Veterans Day 2009 - What is a Veteran?



Some veterans bear visible signs of their service: a missing limb, a jagged scar, a certain look in the eye.

Others may carry the evidence inside of them: a pin holding a bone together, a piece of shrapnel in the leg - or perhaps another sort of inner steel: the soul's ally forged in adversity.

Except in parades, however, the men and women who have kept America safe wear no badge or emblem.

You can't tell a vet just by looking.

He is the cop on the beat who spent six months in Saudi Arabia sweating two gallons a day making sure the armored personnel carriers didn't run out of fuel.

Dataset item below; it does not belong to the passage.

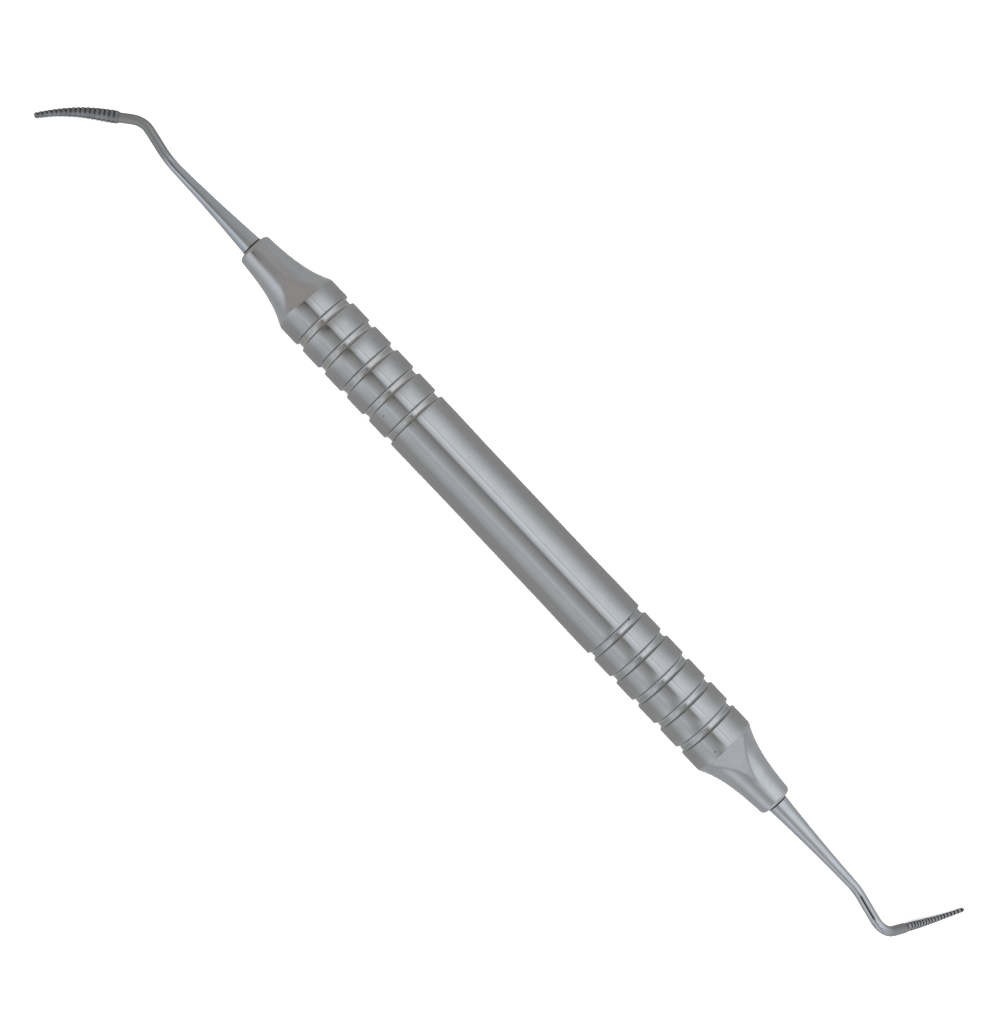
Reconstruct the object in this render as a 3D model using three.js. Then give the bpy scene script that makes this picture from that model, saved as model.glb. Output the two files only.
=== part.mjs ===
// Double-ended periodontal file of the hand scaler family.
//
// A hollow steel handle lies along X, with its middle above the origin and the plane it rests on at Z = 0.
// The handle is three pieces: a plain tube and two grooved ends that end in a flared nose. A forged working
// end is pressed into each nose: a tapered shank, two bends and a curved oval blade with cross-cut ridges.
// Millimetres, +Z up.

import * as THREE from 'three';
import { mergeVertices } from 'three/addons/utils/BufferGeometryUtils.js';

// ---------------------------------------------------------------- handle

const HANDLE_RADIUS = 5;
const HANDLE_SIDES = 36;
const JOINT_X = 20.85; // where the tube meets a grip end, inside the innermost groove
const JOINT_GAP = 0.05;
const TUBE_WALL = 0.8;
const GRIP_WALL = 1.4;
const GRIP_BORE_END_X = 39.5; // end of the wide bore, counted from the middle of the handle
const SPIGOT_LENGTH = 8;
const SPIGOT_CLEARANCE = 0.05;

const GROOVE_COUNT = 5;
const FIRST_GROOVE_X = 21.15;
const GROOVE_PITCH = 4.585;
const GROOVE_HALF_WIDTH = 0.66;
const GROOVE_DEPTH = 0.46;
const GROOVE_STEPS = 4;

const GRIP_END_X = 43.5; // where the cylinder stops and the nose starts
const NOSE_END_X = 54.4;
const NOSE_SMALL_RADIUS = 2.38; // radius that the flare tends to
const NOSE_FLARE_LENGTH = 4.6; // distance in which the flare shrinks to 1/e
const NOSE_STEPS = 9;
const NOSE_ROUNDING = 0.6;
const NOSE_ROUNDING_STEPS = 3;

// ---------------------------------------------------------------- working ends

const TANG_LENGTH = 12;
const TANG_RADIUS = 1.6;
const TANG_CHAMFER = 0.3;
const TANG_CLEARANCE = 0.1;
const NECK_RADIUS = 0.75; // the shank's thin part
const SHANK_TAPER_LENGTH = 17.5;
const SHANK_TAPER_POWER = 1.6;
const ROD_SIDES = 12;
const ROD_STEP = 1.6; // longest distance between two sections of the rod
const TURN_STEP = THREE.MathUtils.degToRad(11); // largest turn between two sections

const TOOTH_COUNT = 17;
const TOOTH_PITCH = 0.69;
const TOOTH_DEPTH = 0.22; // share of the blade's half thickness
const BLADE_STUB = 0.8; // smooth stub past the last ridge
const BLADE_HALF_THICKNESS = [1.01, 0.475]; // at the first ridge and at the tip
const BLADE_HALF_WIDTH = [0.64, 0.32];
const BLADE_START_LENGTH = 0.35; // from the round neck to the first ridge
const TIP_ROUNDING = 0.35;
const TIP_ANGLES = [0, 40, 72]; // sections of the rounded end, in degrees

// Each route is a chain of moves along the rod's centre line. A bend turns the heading by `turn` degrees
// towards the direction that stands at `towards` degrees around the handle, from +Y through +Z.
const LEFT_END = {
  side: -1,
  route: [
    { straight: TANG_LENGTH },
    { turn: 0.8, radius: 40, towards: 203 },
    { straight: 14.8 },
    { turn: 12.2, radius: 19, towards: 23 },
    { straight: 3 },
    { turn: 49.4, radius: 3.5, towards: 203 },
    { straight: 4.9 },
    { turn: 20.6, radius: 26.7, towards: 223 },
  ],
};
const RIGHT_END = {
  side: 1,
  route: [
    { straight: TANG_LENGTH },
    { turn: 0.7, radius: 40, towards: 203 },
    { straight: 15.4 },
    { turn: 19.4, radius: 7, towards: 153.5 },
    { straight: 3.76 },
    { turn: 82.1, radius: 2.5, towards: -26.5 },
    { straight: 5.6 },
    { turn: 20.6, radius: 26.7, towards: 64 },
  ],
};

// ---------------------------------------------------------------- materials

const tubeSteel = new THREE.MeshStandardMaterial({ color: 0xa3a6a8, roughness: 0.34, metalness: 1 });
const gripSteel = new THREE.MeshStandardMaterial({ color: 0x9fa2a4, roughness: 0.32, metalness: 1 });
const tipSteel = new THREE.MeshStandardMaterial({ color: 0x909498, roughness: 0.3, metalness: 1 });

// ---------------------------------------------------------------- turned pieces

// A turned piece from a closed profile of [x, radius] points, listed clockwise with x to the right.
// The polygon of each section lies outside the true circle and has one side facing straight down.
function turned(profile) {
  const corner = 1 / Math.cos(Math.PI / HANDLE_SIDES);
  const points = profile.map(([x, radius]) => new THREE.Vector2(radius * corner, x));
  points.push(points[0].clone());
  const geometry = new THREE.LatheGeometry(points, HANDLE_SIDES, Math.PI / HANDLE_SIDES);
  geometry.rotateZ(-Math.PI / 2);
  return geometry;
}

// Depth of a groove's round floor at a distance from the groove's middle.
function grooveDepth(offset) {
  const radius = (GROOVE_HALF_WIDTH ** 2 + GROOVE_DEPTH ** 2) / (2 * GROOVE_DEPTH);
  return GROOVE_DEPTH - radius + Math.sqrt(radius ** 2 - offset ** 2);
}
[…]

He is the loudmouth whose frat-boy behavior is outweighed a hundred times in cosmic scales by four hours of exquisite bravery near the 38th parallel in Korea.

She is the nurse who fought against futility and went to sleep sobbing every night for two solid years in Vietnam.

He is the former Prisoner of War who went away one person and came back another - or didn't come back at all.

He is the old guy bagging groceries at the supermarket who helped liberate a Nazi death camp and who wishes that his wife were still alive to hold him when the nightmares come.

He or she is an ordinary and yet an extraordinary human being - a person who offered some of life's most vital years in the service of our country, who sacrificed his ambitions so others would not have to sacrifice theirs.

So remember, each time you see someone who has served our country, just lean over and say THANK YOU. That's all most people need, and, in most cases it will mean more than any medals earned.

Two little words that mean a lot, THANK YOU.

Adapted from Father Denis Edward O'Brien, USMC


"It is the soldier, not the reporter, who has given us the freedom of the press.
It is the soldier, not the poet, who has given us freedom of speech.
It is the soldier, not the campus organizer, who has given us the freedom to demonstrate.
It is the soldier, who salutes the flag, who serves beneath the flag, and whose coffin is draped by the flag."